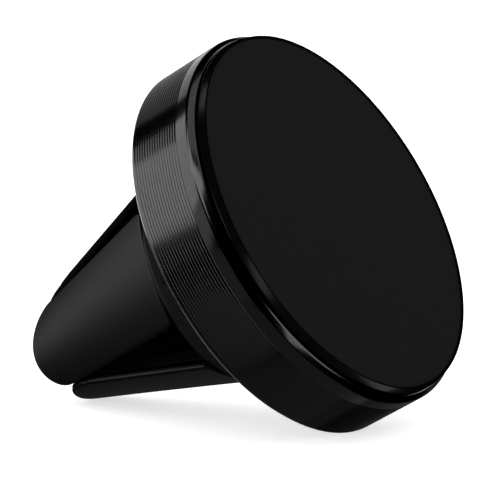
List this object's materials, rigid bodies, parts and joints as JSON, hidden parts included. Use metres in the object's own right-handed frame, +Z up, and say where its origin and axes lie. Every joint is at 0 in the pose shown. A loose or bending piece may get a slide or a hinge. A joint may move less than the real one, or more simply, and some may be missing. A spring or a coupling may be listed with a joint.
{
  "type": "magnetic car phone mount",
  "caption": "Magnetic car phone mount: a flat round magnetic face in a grooved metal ring, on a ball joint, with a rubber-covered split clip behind it that grips an air vent blade.",
  "frame": {"origin": "on the clip's axis, midway along its slots, where the vent blade holds it", "axes": "+Z up; the phone face looks towards -Y and up, and the clip points to +Y, low; X runs across the face"},
  "size_m": [0.0398, 0.0435, 0.038],
  "materials": {
    "face_pad": "smooth, matt",
    "anodised_ring": "black anodised, turned and satin",
    "cover_plastic": "satin",
    "clip_rubber": "matt",
    "moulded_plastic": "matt",
    "plated_steel": "zinc plated",
    "magnet_metal": "nickel plated",
    "adhesive": "tacky film"
  },
  "bodies": {
    "clip": {"clip_base": "cover_plastic", "ball_stud": "plated_steel", "clip_screw": "plated_steel"},
    "socket": {"socket_cup": "moulded_plastic", "friction_pad": "moulded_plastic", "disc_spring": "plated_steel"},
    "head": {"front_pad": "face_pad", "pad_adhesive": "adhesive", "magnet_tray": "moulded_plastic", "magnet_1": "magnet_metal", "magnet_2": "magnet_metal", "magnet_3": "magnet_metal", "magnet_4": "magnet_metal", "magnet_5": "magnet_metal", "magnet_6": "magnet_metal", "yoke_plate": "plated_steel", "trim_ring": "anodised_ring", "rear_cover": "cover_plastic", "tray_screws": "plated_steel"},
    "lower_jaw": {"lower_jaw_core": "moulded_plastic", "lower_jaw_boot": "clip_rubber", "lower_jaw_grip": "clip_rubber"},
    "right_jaw": {"right_jaw_core": "moulded_plastic", "right_jaw_boot": "clip_rubber", "right_jaw_grip": "clip_rubber"},
    "upper_jaw": {"upper_jaw_core": "moulded_plastic", "upper_jaw_boot": "clip_rubber", "upper_jaw_grip": "clip_rubber"},
    "left_jaw": {"left_jaw_core": "moulded_plastic", "left_jaw_boot": "clip_rubber", "left_jaw_grip": "clip_rubber"}
  },
  "joints": [
    {"name": "head_tilt", "type": "hinge", "parent": "clip", "child": "socket", "pos_m": [0, -0.0137, 0.00725], "axis": [1, 0, 0], "range_deg": [-3, 7]},
    {"name": "head_swivel", "type": "hinge", "parent": "socket", "child": "head", "pos_m": [0, -0.0137, 0.00725], "axis": [0, -0.8671, 0.4981], "continuous": true},
    {"name": "lower_jaw_flex", "type": "hinge", "parent": "clip", "child": "lower_jaw", "pos_m": [-0.00238, -0.01287, -0.00488], "axis": [-0.9744, 0.1052, 0.1989], "range_deg": [0, 5], "stiffness_Nm_per_rad": 1.9},
    {"name": "right_jaw_flex", "type": "hinge", "parent": "clip", "child": "right_jaw", "pos_m": [0.01033, -0.00916, 0.00215], "axis": [-0.225, -0.4555, -0.8613], "range_deg": [0, 5], "stiffness_Nm_per_rad": 1.9},
    {"name": "upper_jaw_flex", "type": "hinge", "parent": "clip", "child": "upper_jaw", "pos_m": [0.00238, -0.00322, 0.01338], "axis": [0.9744, -0.1052, -0.1989], "range_deg": [0, 5], "stiffness_Nm_per_rad": 1.9},
    {"name": "left_jaw_flex", "type": "hinge", "parent": "clip", "child": "left_jaw", "pos_m": [-0.01033, -0.00693, 0.00636], "axis": [0.225, 0.4555, 0.8613], "range_deg": [0, 5], "stiffness_Nm_per_rad": 1.9}
  ]
}
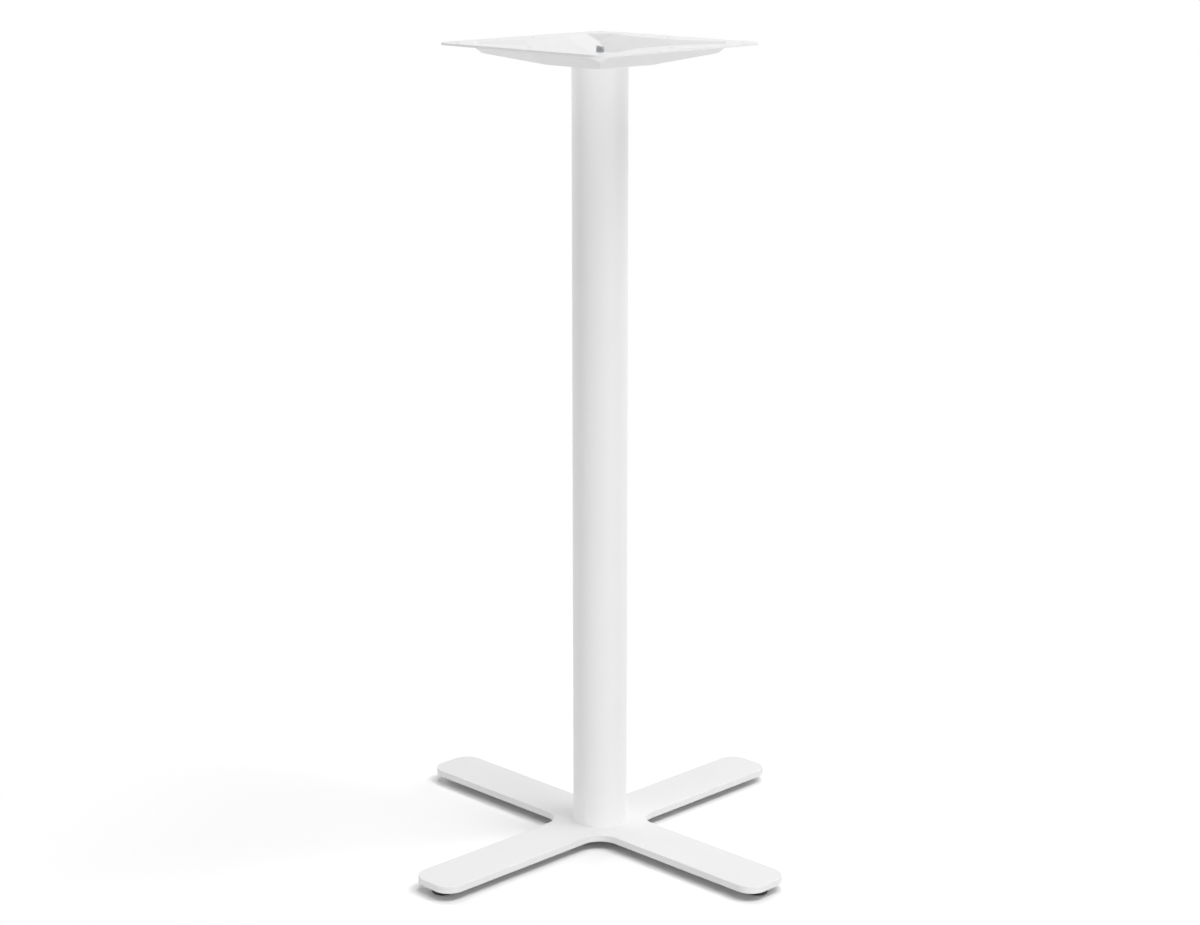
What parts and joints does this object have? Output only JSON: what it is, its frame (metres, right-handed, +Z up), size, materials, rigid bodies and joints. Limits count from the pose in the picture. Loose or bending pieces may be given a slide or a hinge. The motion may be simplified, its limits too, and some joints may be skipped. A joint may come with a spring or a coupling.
{
  "type": "four star table base",
  "caption": "Flat star base with a round column and a pressed square head plate, clamped by a central tie rod, on levelling glides.",
  "frame": {"origin": "on the floor, under the middle of the cross", "axes": "+Z up along the column, X and Y along the arms and square to the head plate's sides"},
  "size_m": [0.65, 0.65, 1.12],
  "materials": {
    "white_coat": "white satin powder coat",
    "zinc_steel": "zinc plated, slightly dull",
    "black_pad": "black moulded plastic, matt"
  },
  "bodies": {
    "frame": {"base_cross": "white_coat", "column_tube": "white_coat", "head_plate": "white_coat", "lower_centring_disc": "zinc_steel", "upper_centring_disc": "zinc_steel", "tie_rod": "zinc_steel", "upper_washer": "zinc_steel", "upper_nut": "zinc_steel", "lower_washer": "zinc_steel", "lower_thin_nut": "zinc_steel"},
    "glide_right": {"glide_stud_right": "zinc_steel", "glide_pad_right": "black_pad"},
    "glide_rear": {"glide_stud_rear": "zinc_steel", "glide_pad_rear": "black_pad"},
    "glide_left": {"glide_stud_left": "zinc_steel", "glide_pad_left": "black_pad"},
    "glide_front": {"glide_stud_front": "zinc_steel", "glide_pad_front": "black_pad"}
  },
  "joints": [
    {"name": "glide_right_travel", "type": "slide", "parent": "frame", "child": "glide_right", "axis": [0, 0, 1], "range_m": [-0.0035, 0.0015]},
    {"name": "glide_rear_travel", "type": "slide", "parent": "frame", "child": "glide_rear", "axis": [0, 0, 1], "range_m": [-0.0035, 0.0015]},
    {"name": "glide_left_travel", "type": "slide", "parent": "frame", "child": "glide_left", "axis": [0, 0, 1], "range_m": [-0.0035, 0.0015]},
    {"name": "glide_front_travel", "type": "slide", "parent": "frame", "child": "glide_front", "axis": [0, 0, 1], "range_m": [-0.0035, 0.0015]}
  ]
}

### SHORT TASK:
Write each line above out exactly.

### COMPLETE ANSWER:
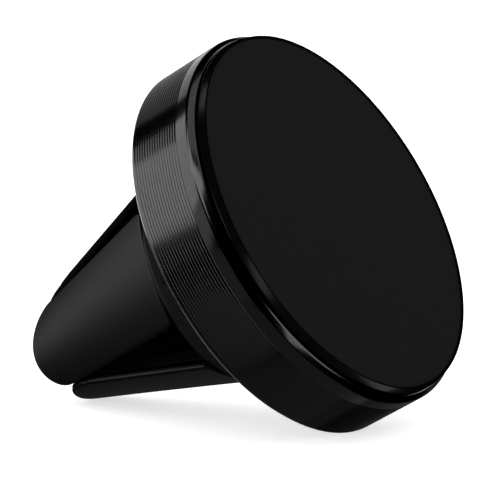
List this object's materials, rigid bodies, parts and joints as JSON, hidden parts included. Use metres in the object's own right-handed frame, +Z up, and say where its origin and axes lie. Every joint is at 0 in the pose shown. A loose or bending piece may get a slide or a hinge. A joint may move less than the real one, or more simply, and some may be missing. A spring or a coupling may be listed with a joint.
{
  "type": "magnetic car phone mount",
  "caption": "Magnetic car phone mount: a flat round magnetic face in a grooved metal ring, on a ball joint, with a rubber-covered split clip behind it that grips an air vent blade.",
  "frame": {"origin": "on the clip's axis, midway along its slots, where the vent blade holds it", "axes": "+Z up; the phone face looks towards -Y and up, and the clip points to +Y, low; X runs across the face"},
  "size_m": [0.0398, 0.0435, 0.038],
  "materials": {
    "face_pad": "smooth, matt",
    "anodised_ring": "black anodised, turned and satin",
    "cover_plastic": "satin",
    "clip_rubber": "matt",
    "moulded_plastic": "matt",
    "plated_steel": "zinc plated",
    "magnet_metal": "nickel plated",
    "adhesive": "tacky film"
  },
  "bodies": {
    "clip": {"clip_base": "cover_plastic", "ball_stud": "plated_steel", "clip_screw": "plated_steel"},
    "socket": {"socket_cup": "moulded_plastic", "friction_pad": "moulded_plastic", "disc_spring": "plated_steel"},
    "head": {"front_pad": "face_pad", "pad_adhesive": "adhesive", "magnet_tray": "moulded_plastic", "magnet_1": "magnet_metal", "magnet_2": "magnet_metal", "magnet_3": "magnet_metal", "magnet_4": "magnet_metal", "magnet_5": "magnet_metal", "magnet_6": "magnet_metal", "yoke_plate": "plated_steel", "trim_ring": "anodised_ring", "rear_cover": "cover_plastic", "tray_screws": "plated_steel"},
    "lower_jaw": {"lower_jaw_core": "moulded_plastic", "lower_jaw_boot": "clip_rubber", "lower_jaw_grip": "clip_rubber"},
    "right_jaw": {"right_jaw_core": "moulded_plastic", "right_jaw_boot": "clip_rubber", "right_jaw_grip": "clip_rubber"},
    "upper_jaw": {"upper_jaw_core": "moulded_plastic", "upper_jaw_boot": "clip_rubber", "upper_jaw_grip": "clip_rubber"},
    "left_jaw": {"left_jaw_core": "moulded_plastic", "left_jaw_boot": "clip_rubber", "left_jaw_grip": "clip_rubber"}
  },
  "joints": [
    {"name": "head_tilt", "type": "hinge", "parent": "clip", "child": "socket", "pos_m": [0, -0.0137, 0.00725], "axis": [1, 0, 0], "range_deg": [-3, 7]},
    {"name": "head_swivel", "type": "hinge", "parent": "socket", "child": "head", "pos_m": [0, -0.0137, 0.00725], "axis": [0, -0.8671, 0.4981], "continuous": true},
    {"name": "lower_jaw_flex", "type": "hinge", "parent": "clip", "child": "lower_jaw", "pos_m": [-0.00238, -0.01287, -0.00488], "axis": [-0.9744, 0.1052, 0.1989], "range_deg": [0, 5], "stiffness_Nm_per_rad": 1.9},
    {"name": "right_jaw_flex", "type": "hinge", "parent": "clip", "child": "right_jaw", "pos_m": [0.01033, -0.00916, 0.00215], "axis": [-0.225, -0.4555, -0.8613], "range_deg": [0, 5], "stiffness_Nm_per_rad": 1.9},
    {"name": "upper_jaw_flex", "type": "hinge", "parent": "clip", "child": "upper_jaw", "pos_m": [0.00238, -0.00322, 0.01338], "axis": [0.9744, -0.1052, -0.1989], "range_deg": [0, 5], "stiffness_Nm_per_rad": 1.9},
    {"name": "left_jaw_flex", "type": "hinge", "parent": "clip", "child": "left_jaw", "pos_m": [-0.01033, -0.00693, 0.00636], "axis": [0.225, 0.4555, 0.8613], "range_deg": [0, 5], "stiffness_Nm_per_rad": 1.9}
  ]
}
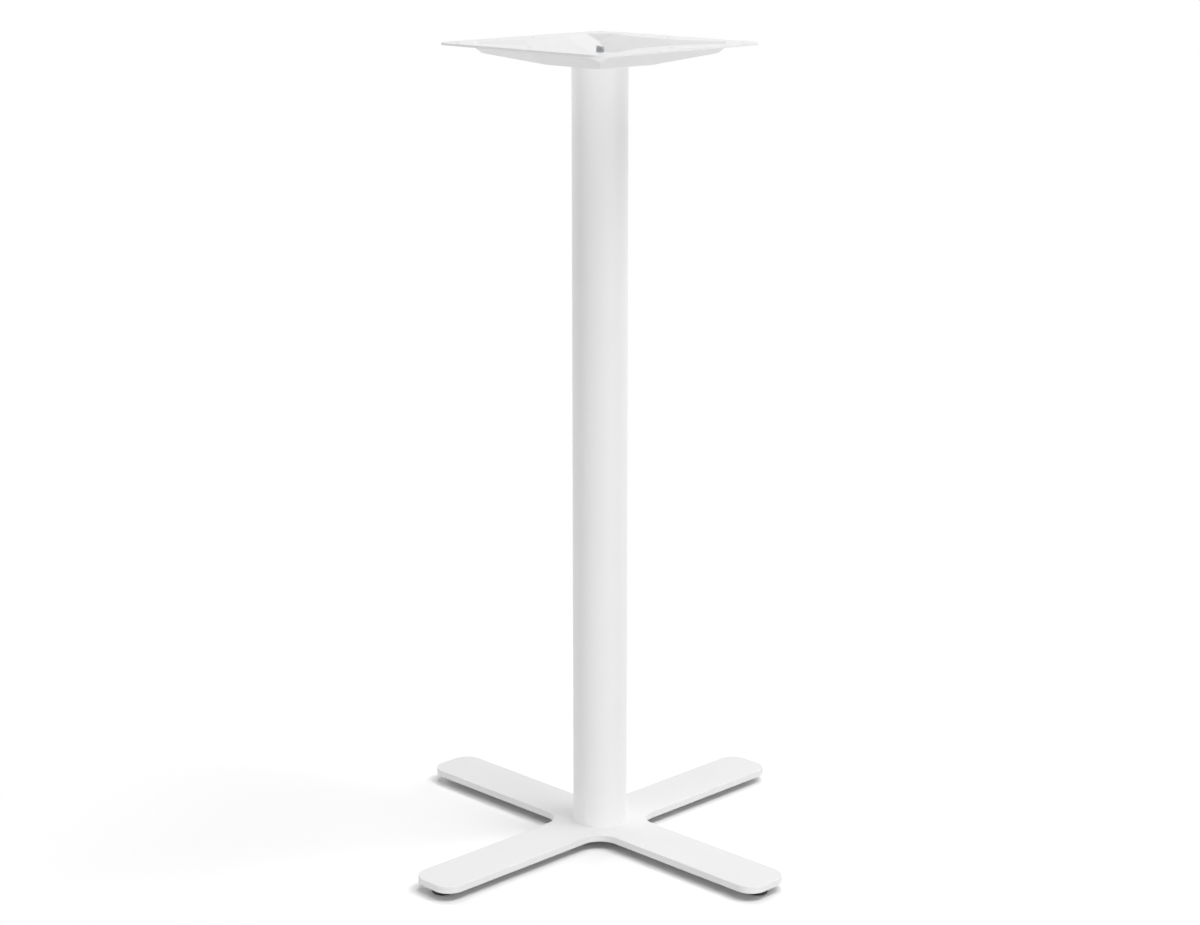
What parts and joints does this object have? Output only JSON: what it is, its frame (metres, right-handed, +Z up), size, materials, rigid bodies and joints. Limits count from the pose in the picture. Loose or bending pieces may be given a slide or a hinge. The motion may be simplified, its limits too, and some joints may be skipped. A joint may come with a spring or a coupling.
{
  "type": "four star table base",
  "caption": "Flat star base with a round column and a pressed square head plate, clamped by a central tie rod, on levelling glides.",
  "frame": {"origin": "on the floor, under the middle of the cross", "axes": "+Z up along the column, X and Y along the arms and square to the head plate's sides"},
  "size_m": [0.65, 0.65, 1.12],
  "materials": {
    "white_coat": "white satin powder coat",
    "zinc_steel": "zinc plated, slightly dull",
    "black_pad": "black moulded plastic, matt"
  },
  "bodies": {
    "frame": {"base_cross": "white_coat", "column_tube": "white_coat", "head_plate": "white_coat", "lower_centring_disc": "zinc_steel", "upper_centring_disc": "zinc_steel", "tie_rod": "zinc_steel", "upper_washer": "zinc_steel", "upper_nut": "zinc_steel", "lower_washer": "zinc_steel", "lower_thin_nut": "zinc_steel"},
    "glide_right": {"glide_stud_right": "zinc_steel", "glide_pad_right": "black_pad"},
    "glide_rear": {"glide_stud_rear": "zinc_steel", "glide_pad_rear": "black_pad"},
    "glide_left": {"glide_stud_left": "zinc_steel", "glide_pad_left": "black_pad"},
    "glide_front": {"glide_stud_front": "zinc_steel", "glide_pad_front": "black_pad"}
  },
  "joints": [
    {"name": "glide_right_travel", "type": "slide", "parent": "frame", "child": "glide_right", "axis": [0, 0, 1], "range_m": [-0.0035, 0.0015]},
    {"name": "glide_rear_travel", "type": "slide", "parent": "frame", "child": "glide_rear", "axis": [0, 0, 1], "range_m": [-0.0035, 0.0015]},
    {"name": "glide_left_travel", "type": "slide", "parent": "frame", "child": "glide_left", "axis": [0, 0, 1], "range_m": [-0.0035, 0.0015]},
    {"name": "glide_front_travel", "type": "slide", "parent": "frame", "child": "glide_front", "axis": [0, 0, 1], "range_m": [-0.0035, 0.0015]}
  ]
}